• **GIVEN MATERIAL**:
────

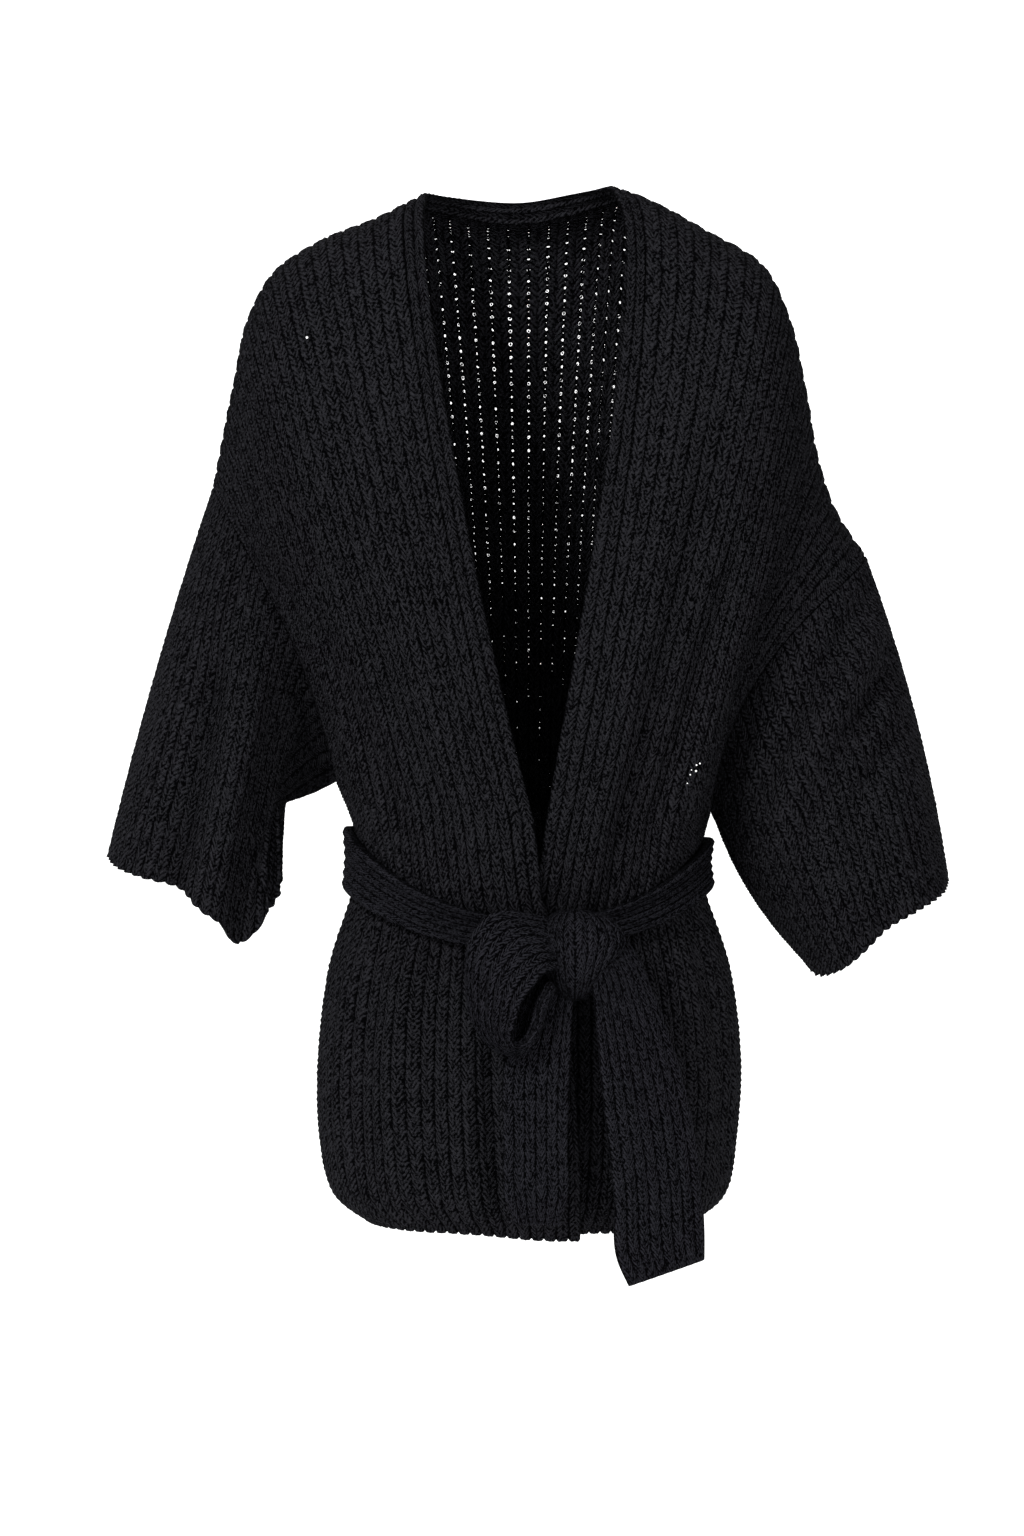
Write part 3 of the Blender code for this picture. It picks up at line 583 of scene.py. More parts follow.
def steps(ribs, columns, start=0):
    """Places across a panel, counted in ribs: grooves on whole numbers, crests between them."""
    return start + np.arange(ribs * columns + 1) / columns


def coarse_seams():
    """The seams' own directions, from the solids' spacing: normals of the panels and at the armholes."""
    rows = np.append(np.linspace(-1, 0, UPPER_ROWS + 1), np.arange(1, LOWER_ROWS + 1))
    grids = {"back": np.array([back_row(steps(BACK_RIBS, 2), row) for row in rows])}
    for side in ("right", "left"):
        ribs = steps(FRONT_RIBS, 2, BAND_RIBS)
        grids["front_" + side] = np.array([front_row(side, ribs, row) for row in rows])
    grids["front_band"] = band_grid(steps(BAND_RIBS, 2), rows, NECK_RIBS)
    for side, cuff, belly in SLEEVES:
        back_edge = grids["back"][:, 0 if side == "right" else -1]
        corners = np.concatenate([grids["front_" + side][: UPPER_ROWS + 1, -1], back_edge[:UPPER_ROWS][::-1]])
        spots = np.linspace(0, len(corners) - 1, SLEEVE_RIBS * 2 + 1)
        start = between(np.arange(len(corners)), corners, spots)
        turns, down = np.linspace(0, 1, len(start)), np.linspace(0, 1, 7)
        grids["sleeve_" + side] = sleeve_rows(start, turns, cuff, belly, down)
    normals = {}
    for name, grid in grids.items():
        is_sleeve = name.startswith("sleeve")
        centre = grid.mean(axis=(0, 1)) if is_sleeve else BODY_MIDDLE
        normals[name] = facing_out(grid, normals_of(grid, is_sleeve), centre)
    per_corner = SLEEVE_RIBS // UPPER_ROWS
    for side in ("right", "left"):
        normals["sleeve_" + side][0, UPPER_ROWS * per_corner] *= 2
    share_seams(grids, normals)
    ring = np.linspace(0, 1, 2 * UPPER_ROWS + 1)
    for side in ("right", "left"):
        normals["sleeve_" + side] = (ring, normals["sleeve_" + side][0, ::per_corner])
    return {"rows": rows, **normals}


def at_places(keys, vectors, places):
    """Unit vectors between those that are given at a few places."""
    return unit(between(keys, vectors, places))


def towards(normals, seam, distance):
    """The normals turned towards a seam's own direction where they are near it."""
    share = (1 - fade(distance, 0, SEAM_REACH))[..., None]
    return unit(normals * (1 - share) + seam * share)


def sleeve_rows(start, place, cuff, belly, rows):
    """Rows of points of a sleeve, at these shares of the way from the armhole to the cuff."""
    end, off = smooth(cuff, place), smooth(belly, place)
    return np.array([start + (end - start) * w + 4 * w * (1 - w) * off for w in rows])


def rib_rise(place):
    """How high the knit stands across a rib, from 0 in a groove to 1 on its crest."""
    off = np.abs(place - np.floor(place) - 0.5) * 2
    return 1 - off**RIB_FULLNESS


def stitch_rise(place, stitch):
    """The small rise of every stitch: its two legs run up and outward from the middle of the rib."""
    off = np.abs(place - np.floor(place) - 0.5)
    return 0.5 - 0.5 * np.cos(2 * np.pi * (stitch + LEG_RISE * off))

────

• **WHAT YOU WILL DO**:
Return the lines above precisely as they appear, beginning at the first line and ending at the line with "return start +", and nothing after it.

• **OUTPUT FOR THIS EXERCISE**:
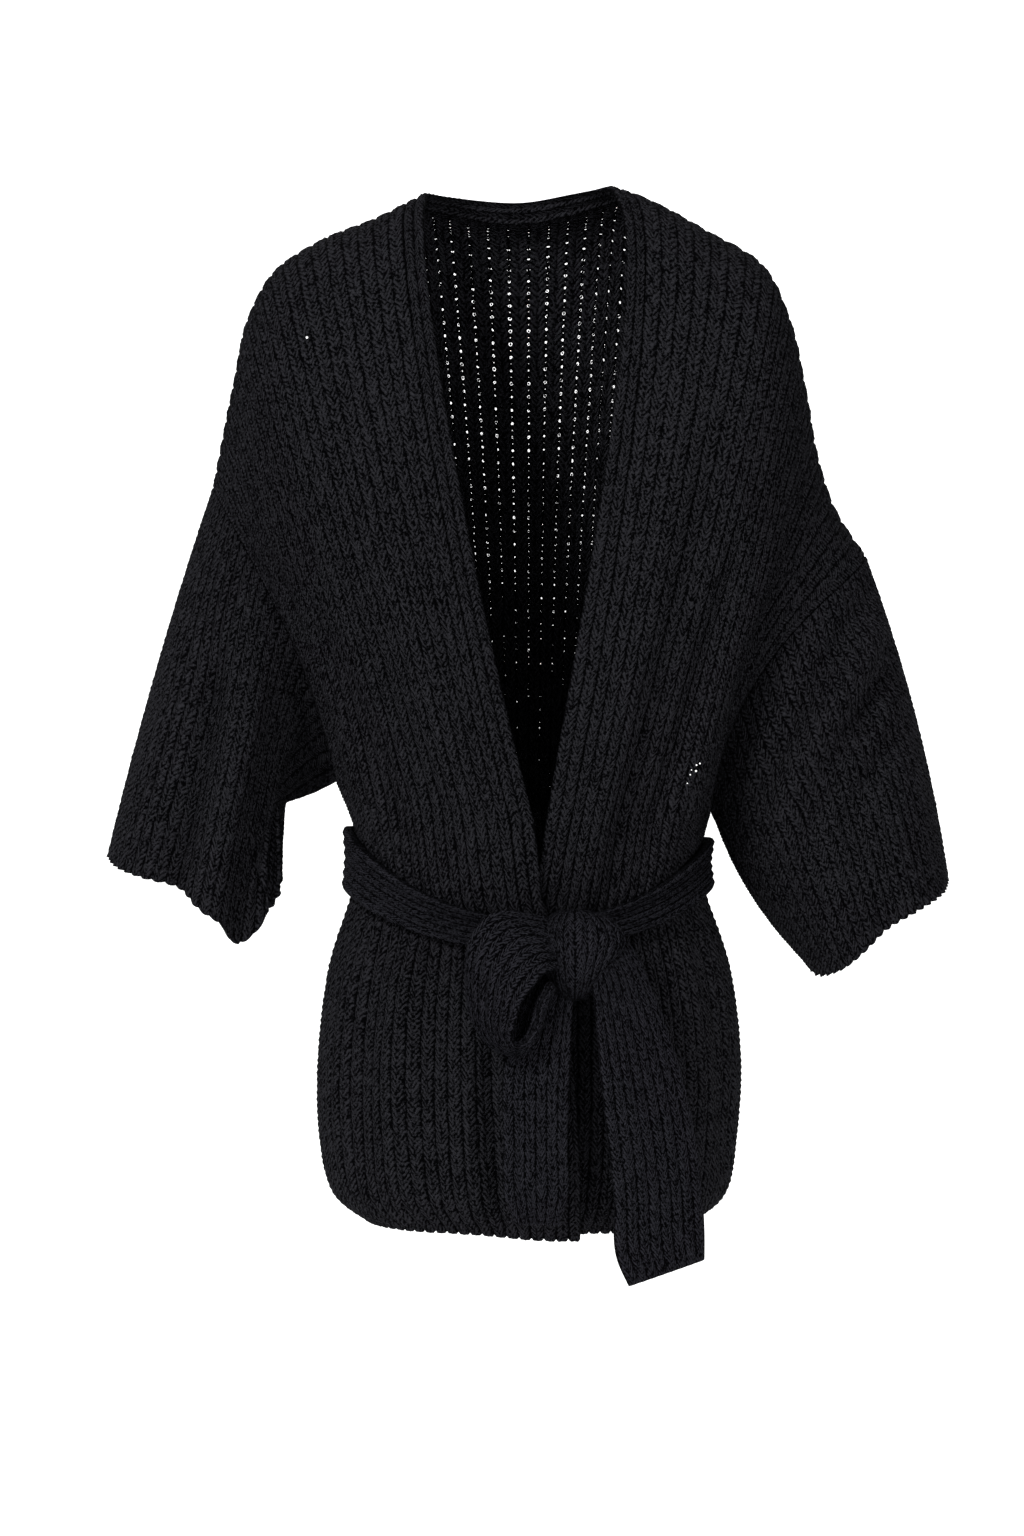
Write part 3 of the Blender code for this picture. It picks up at line 583 of scene.py. More parts follow.
def steps(ribs, columns, start=0):
    """Places across a panel, counted in ribs: grooves on whole numbers, crests between them."""
    return start + np.arange(ribs * columns + 1) / columns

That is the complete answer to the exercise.